A strand of my research focuses on the politics of regulation and regulatory reforms, particularly focusing on the MICs. So far, I have looked at the cross-national and cross-sectoral variation in regulatory reforms, accountability, politics of regulatory agencies and the varying impact of external actors in the making, sustainability and the erosion of regulatory institutions in the MICs.

Regulatory Agencies in the MICs: My co-author Aslı Unan (King’s College, London) and I have been working on the determinants of agency independence with a particular focus on the MICs. In a recent paper entitled “Decoupling trends: Drivers of agency independence in telecommunications: An analysis of high and middle-income countries,” we specifically looked at the independence of regulatory agencies in telecommunications, shedding light on the factors behind cross-country variation in agency independence. Enquiring about the differential impact of economic and political parameters on different income groups, finding out a trend of decoupling between high-income and middle-income countries.

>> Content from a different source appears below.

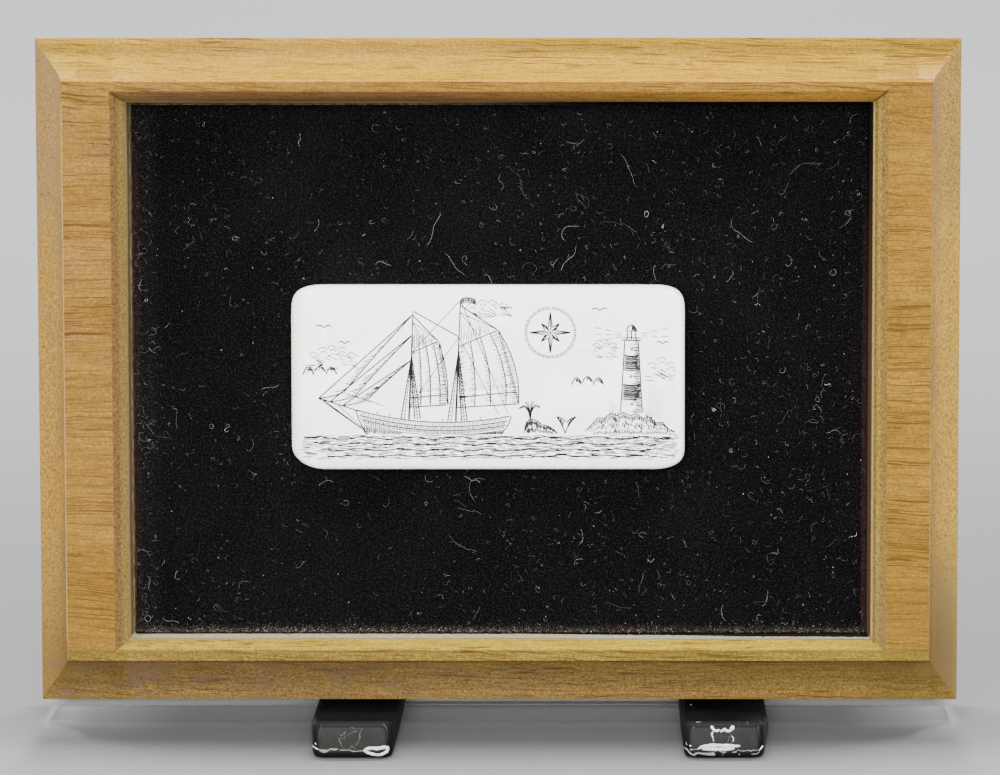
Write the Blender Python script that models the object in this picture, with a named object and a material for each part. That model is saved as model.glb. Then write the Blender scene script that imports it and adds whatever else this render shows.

Europeanization beyond Europe: European Neighborhood Policy (ENP) and Regulatory Reforms in North Africa: This project focuses on the recent regulatory reforms in the countries included in the ENP, examining the impact of the EU and other external actors as well as domestic institutional set-ups. Exploring the regulatory changes in competition, energy and telecommunications, it examines cross-national and cross-regional variation regarding the levels of institutional adoption.


I have been working on interest politics and their transformation in the context of domestic markets’ increasing exposure to the forces of globalization, especially focusing on upper-middle income countries that have gone through substantial liberalization processes since the 1980s. I am particularly interested in the diverging national trajectories against the backdrop of global market integration.

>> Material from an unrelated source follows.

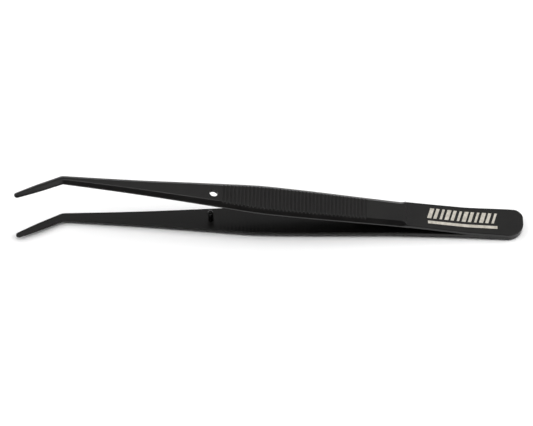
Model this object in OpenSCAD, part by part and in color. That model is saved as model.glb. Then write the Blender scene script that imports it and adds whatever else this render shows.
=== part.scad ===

In a recent article, “Market integration and transformation of business politics: diverging trajectories of corporatisms in Mexico and Turkey,” which came out of Socio-Economic Review, I analyzed the major changes in business politics in different directions in these two countries through their integration to global markets, marked by the rise of ‘elite-pluralism’ dominated by large firms in Mexico, and the emergence of ‘competitive corporatism’ vastly controlled by the executive branch in Turkey. Pointing out the ways in which domestic political arrangements refract the impact of global forces, this study indicates that the market integration process engenders diverging effects in national settings contingent upon executive–legislative relations. Where power is concentrated in the executive, market integration upholds a form of corporatism; and where legislative power increases, it promotes a form of pluralism. Based on the empirics of Mexico and Turkey, this article shows the links between increasing legislative power and emerging legislative lobbying in Mexico in contrast to increasing executive power and centralization and concentration of interest politics in Turkey.

In an earlier research project, Basak Kus (Wesleyan University) and I worked on the diverging trajectories in labor politics in Mexico and Turkey. In “United we restrain, divided we rule: Neoliberal Reforms and Labor Unions in Turkey and Mexico,” we analyzed the dynamics behind the varying transformations of labor politics in these two countries. Identifying the ways governments dealt with unions in the context of global integration,  we cross-examined the evolution of labor union movements in the respective polities, finding increasing concentration in Turkey, as opposed to intensifying fragmentation in Mexico. We discussed how the historically varying patterns of state-labor interaction played a role in the emergence of such divergent forms of change in these nations’ union movements, notwithstanding the common objective shared by both their governments of appeasing the unions.